SUGAR PINE RESERVOIR—This lake is scheduled for its second DFG trout plant this week. Weather this past week has been brutal and more snows are forecast all the way down to 2000 feet.

STUMPY MEADOWS RESERVOIR—The DFG called the Georgetown Ranger Station to confirm that the lake had been planted. The weather has been too poor to allow very many anglers up to the lake and another storm is forecast for early this week most likely bringing snow.

THERMOLITO AFTERBAY—Poor weather most of this past week and more coming this week has slowed the bass fishing here. The bass were moving up into the tules where some 2 to 3 pounders were being caught on Senkos sand minnows. Wait for the weather to improve.

NORTH COAST LAKES

CLEAR LAKE—It was a week of waiting out the weather as bass anglers searching to their “personal best” waited for the females to go on beds but cold weather brought water temperatures back down. Later this week, if the skies dry up the hunt will resume. Minnows still produced the numbers, and a few larger fish, but there were mixed results on artificials. Swimbait productivity changed daily.

LAKE BERRYESSA—A strong yet inconsistent trout, koke, salmon and bass bite settled in with the weather front. Drop-shotting shad-colored worms can be a good place to start while we wait for the waters to settle and warm back up for the spawn. Try the Narrows or up by Putah Creek. Skiers Cove, the Ranch House, and the Big Island good areas to focus your trolling efforts for trout and salmon. The salmon will be deeper.

UPPER BLUE LAKE—Gearing up for a trout tournament on the 25th and 26th at the Narrows Resort, look for the pressure to build as the storms pass. Trolling mid-lake at 40 feet with an Arctic Fox with the action disc, in brown or black has been doing very well.

LAKE PILLSBURY—Normally planted this time of year; it will be delayed because of the lawsuit filed against the DFG by an environmental group. Lake Pillsbury is just one of many lakes throughout the state that now has to be reviewed, again.

NORTHEASTERN AREA

LAKE ALMANOR—Trout are scattered, although there are some still at the dam, most are off forging for pond smelt while they wait for the hatches to begin. For now hang by the shoreline. The public ramp on the west side is now accessible, making this side easier to access.

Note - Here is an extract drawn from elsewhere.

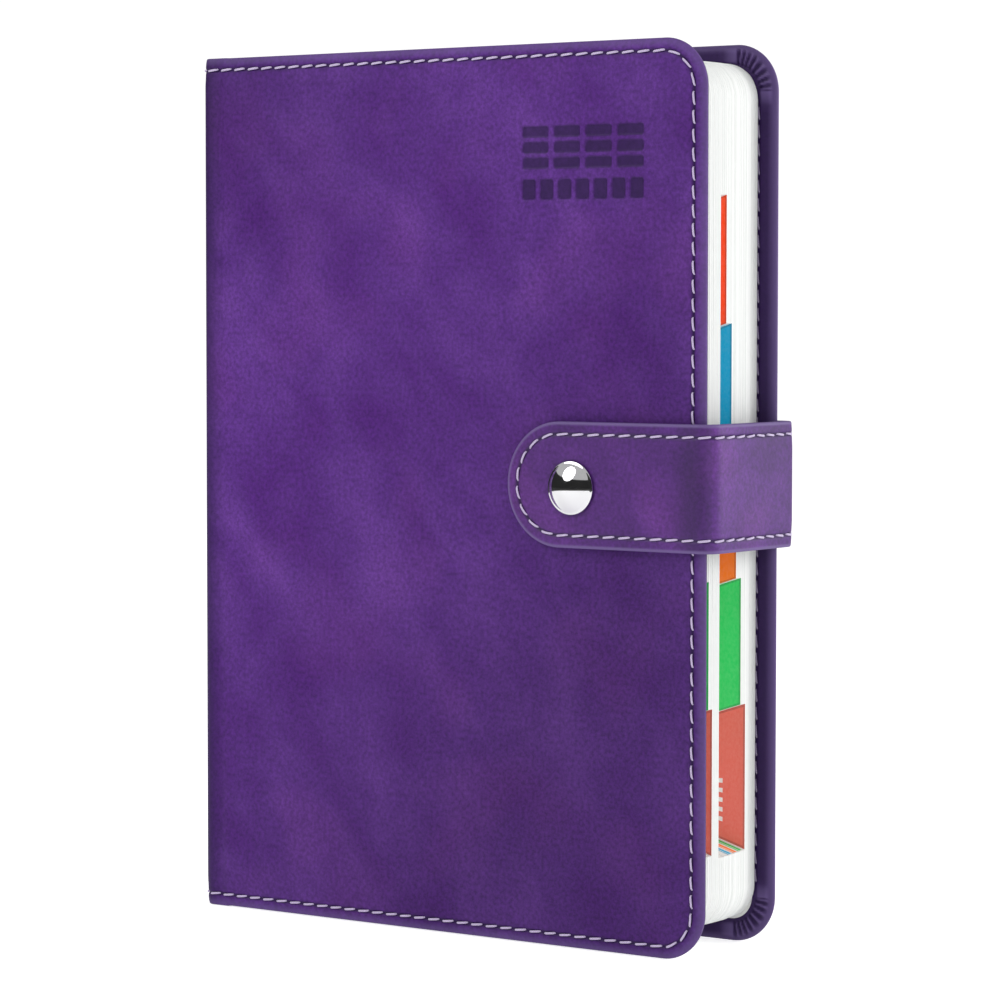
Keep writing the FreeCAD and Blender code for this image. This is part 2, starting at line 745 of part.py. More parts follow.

BAUM LAKE—Reports from Baum Lake have varied but indicated that the fishing there is good to great when overcast conditions prevail, and tough when the weather’s nice and skies are blue. On overcast days there are some BWO’s and lots of midges hatching, while sunny days show PMD’s as the primary bug activity. Brown trout from 8-12 inches, as well as some larger rainbows were reported. Concentrate around the boat launch area and inflow from Crystal Lake.

BRITTON LAKE—Watch for crappie bite to start with warmer weather. Most current reports from locals suggest that the crappie are still not showing.

BURNEY CREEK—Opens to fishing on Saturday, April 24.

FALL RIVER—Opens to fishing on Saturday, April 24. Last year’s season opener was great, with epic hatches of PMDs that normal don’t get started until mid-May.

HAT CREEK—Always a good bet, for a fun challenge, try catching trout here on as many tactics as you can: small indicators with nymphs, swinging wet flies and/or streamers, and, of course, with a well-presented dry fly. The Powerhouse 2 Riffle is one of the best spots on the creek, but also one of the most popular. Anglers seeking a real challenge should sight-cast to trout in the fabled “Carbon Flats” section, and those looking for solace can hike into the freestone section just above Lake Britton.

IRON CANYON—Often the best fishing of the year on Iron Canyon comes in the spring when the lake is low, as it is right now. The road in is likely snowed in today from recent storms, but should clear by mid to late week.

KESWICK RESERVIOR—The boat ramp at Keswick is closed again for dredging efforts, scheduled to re-open this summer.

LEWISTON LAKE—Some days it fishes great for big rainbows, other days the fish are hard to find. The best success has come drifting small midge patterns under indicators, but some anglers are also doing well slow-stripping leeches with intermediate lines in the slower moving stretches. A nightcrawler and Power Bait can also be deadly here.

MCCLOUD RIVER–Opens to fishing on Saturday, April 24. The heavy snowpack in the Mt. Shasta area may create some heavy runoff from Hawkins Creek down for the season opener, so the best bet will likely be the higher stretches near Ash Camp and just below McCloud Dam, or the Upper McCloud near Fowler’s Camp.

PIT RIVER—Access to the Pit may not be until later this week but once the snow melts the Pit should be fishing great again. Try a combination of nymphing the pocket waters for some dry fly action midday on warm days caddis, March browns, or some PMD’s. Open to catch and release only, barbless hooks, artificials only from Lake Britton dam downstream. Good reports from the few fishermen there recently suggest size 16 dark lords a favorite.

LAKE SHASTA—Try Senkos, worms, and spinner baits for the bass off first and secondary points. Numbers are being taken including a few larger fish. Trout are by the dam and Dry Creek arm, as are salmon. Head to the Pitt arm for trout feeding on the early plankton bloom and limit being taken.